Jodhpur is the place for very interesting antiques and neo-antiques (!), authentic Jodhpur riding breeches, colourful hand printed cotton fabrics and traditional Rajasthani mojri slippers.

Cultural Activities

Rajasthan famed for its rich variety of folk dance and folk music forms. Each area has its own very special type of dance, ranging from the hypnotic, sinuous dance of the Kalbeliya nomads of Jaisalmer to the vigorous, energetic drum dance of Jalore, from the graceful, rhythmic ghoomar dance performed by the ladies of Udaipur to the daredevil fire dance of Bikaner, performed on live burning coals.

Also you'll discover a fascinating variety of folk music here, ranging from the simple, haunting music of the wandering desert minstrels of the Langa and Manganiyar communities to the somewhat more sophisticated mand, traditionally sung at the courts of the Rajput rulers.

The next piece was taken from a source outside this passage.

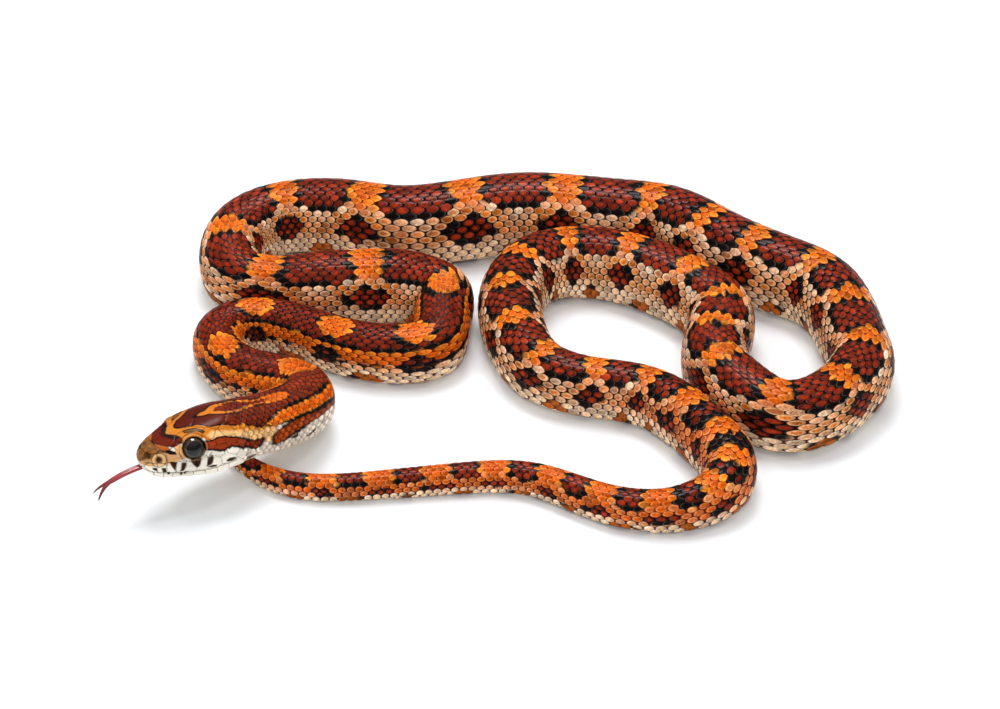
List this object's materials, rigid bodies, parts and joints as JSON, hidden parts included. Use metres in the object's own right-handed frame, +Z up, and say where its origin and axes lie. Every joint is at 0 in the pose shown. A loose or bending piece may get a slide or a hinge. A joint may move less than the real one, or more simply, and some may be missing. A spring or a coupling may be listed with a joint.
{
  "type": "corn snake",
  "caption": "Life-size corn snake resting in loose coils, head just off the floor, forked tongue out, red-brown saddles on orange.",
  "frame": {"origin": "on the floor, under the middle of the box around the coiled animal", "axes": "+X along the longest way across the coils, the snout pointing towards -X and -Y; +Y away from the side the head and tail lie on; +Z up, square to the floor"},
  "size_m": [0.2104, 0.1453, 0.0243],
  "materials": {
    "body_scales": "smooth glossy scales, dark red saddles on orange",
    "head_scales": "smooth glossy head plates",
    "belly_scales": "smooth pale plates",
    "eye": "wet, under a clear scale",
    "tongue": "moist"
  },
  "bodies": {
    "root": {"body_01": "body_scales", "body_02": "body_scales", "body_03": "body_scales", "body_04": "body_scales", "body_05": "body_scales", "body_06": "body_scales", "body_07": "body_scales", "body_08": "body_scales", "body_09": "body_scales", "body_10": "body_scales", "body_11": "body_scales", "eye_left": "eye", "eye_right": "eye", "head": "head_scales", "lower_jaw": "belly_scales", "neck_1": "body_scales", "neck_2": "body_scales", "tail_1": "body_scales", "tail_2": "body_scales", "tail_3": "body_scales", "tail_tip": "body_scales", "tongue": "tongue"}
  },
  "joints": []
}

Rajasthan is also known for its puppet shows, based on popular legends, and for the Pabuji ki phad, a unique bardic narration of the Pabuji legend, illustrated by a 30 feet illuminated scroll, like some medieval forerunner of the modern animated film!

The best showcase of Rajasthani culture is the famed Desert Festival that is held in Jaisalmer each year, where the finest performers from all over the state gather to vie with each other for honours. In October and November, the annual Pushkar Fair turns into a colourful bazaar with handicrafts of all sorts being sold, and camels, horses and bullocks are being bought and sold in the hundreds.